Middle son called and regaled me with reports of his juicing journey. He was three days ahead of me and was already bragging of double-digit weight loss, cessation of smoking, unbelievable energy and the re-appearance of an old girlfriend. Wasn’t juicing wonderful?


Newly inspired, I watched a little bit of Joe Cross and Phil and set about my day.


I was fine until I hit the three o’clock munchies. This is the period in the day when only potato chips, M&Ms or chocolate cookies can cure an over-committed schedule anxiety. Resolved and with self-flagellation I filled a tumbler with carrot juice and raved to anyone listening how good it tasted. It left a unique film upon my tongue; one which argued with even the spectre of a juicy steak.


I went to bed at five p.m. and decided sleeping might be the greater part of valor.




Day Three

My day began early, roughly three a.m. I awakened to the most intense desire to upchuck I’d known since the swine flu. Phobic about this, I grabbed a dissolving antidote and a plastic bag. My shoulders were hunched with chills and my legs wanted to go elsewhere to live. Assured that I was dying, I struggled between cramps to find a pen to warn others. The stuff with purple leaves was poison. I should have cut off the watermelon rind. This is what happens when you eat the apples of Eden. Trying to find a bright side amid the spasms of misery I took comfort in knowing I would at least look thinner in the casket. What have I done? I wailed. Make this stop!!!!


What do I do? Do I choke down chocolate cake and restore my gut to norm?  Do I call 911 and sob to the ER doc that I was drunk on vegetable juice? Do I just lie here and wait for it to be over? Eventually I fell back asleep.


About noon I staggered into the kitchen and glared at the machine taking up my counter. It had slobbered its green slime over the edge between the counter and stove and sat grinning at me in defiance. I opened the refrigerator and swayed at the leaves stacked neatly in hideous array. It was at this point that I reasoned that Joe Cross was a huckster who probably worked for the drug companies. His comfy Aussie accent was intended to put you at ease while he counted his kangaroo bucks made from worthless juicers.  Trucker Phil was a hired actor and the entire thing had been filmed in reverse. Phil had started thin and glowing and ate his way into the role with Oreos and pizza.
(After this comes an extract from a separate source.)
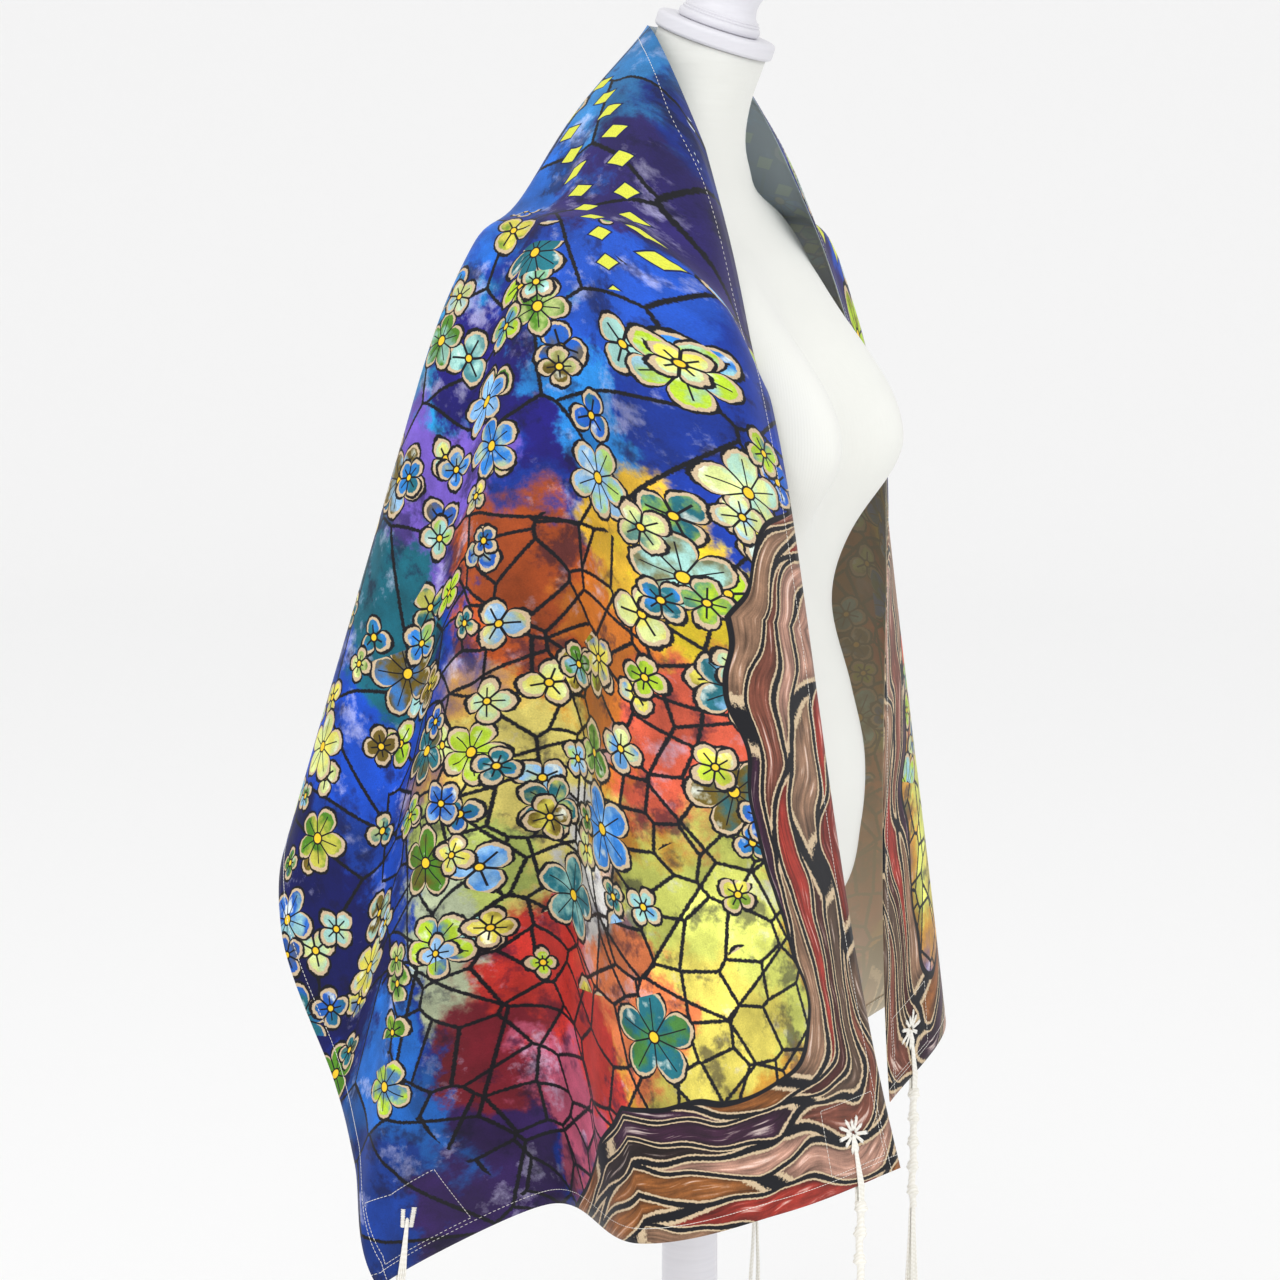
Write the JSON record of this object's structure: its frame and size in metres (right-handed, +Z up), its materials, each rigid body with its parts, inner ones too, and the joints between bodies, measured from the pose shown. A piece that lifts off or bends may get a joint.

With justified, exuberant indignation I began pulling the forest from the confines of the fridge and shoving them into my own juicer, a/k/a the garbage disposal. Hubby, sensing a return to beer and brats joined in with glee. Between us we ground enough green to make a lumberjack envious. In wild abandon we re-packed the juicer and I angrily dug through my purse to find the receipt. How dare anyone do this to us! This thing should come with a warning! We’ll sue! Where’s the FDA when you need them! I’ll buy “” and ruin him!


 * * * * *


Now that I’ve calmed down, I have realized that there was a lesson in all this. As I gaze down over the pulsing, bloated, girdled and chocolate-stained mound that is my tummy I remember what my grandmother told me. “Just be yourself.” She was so wise.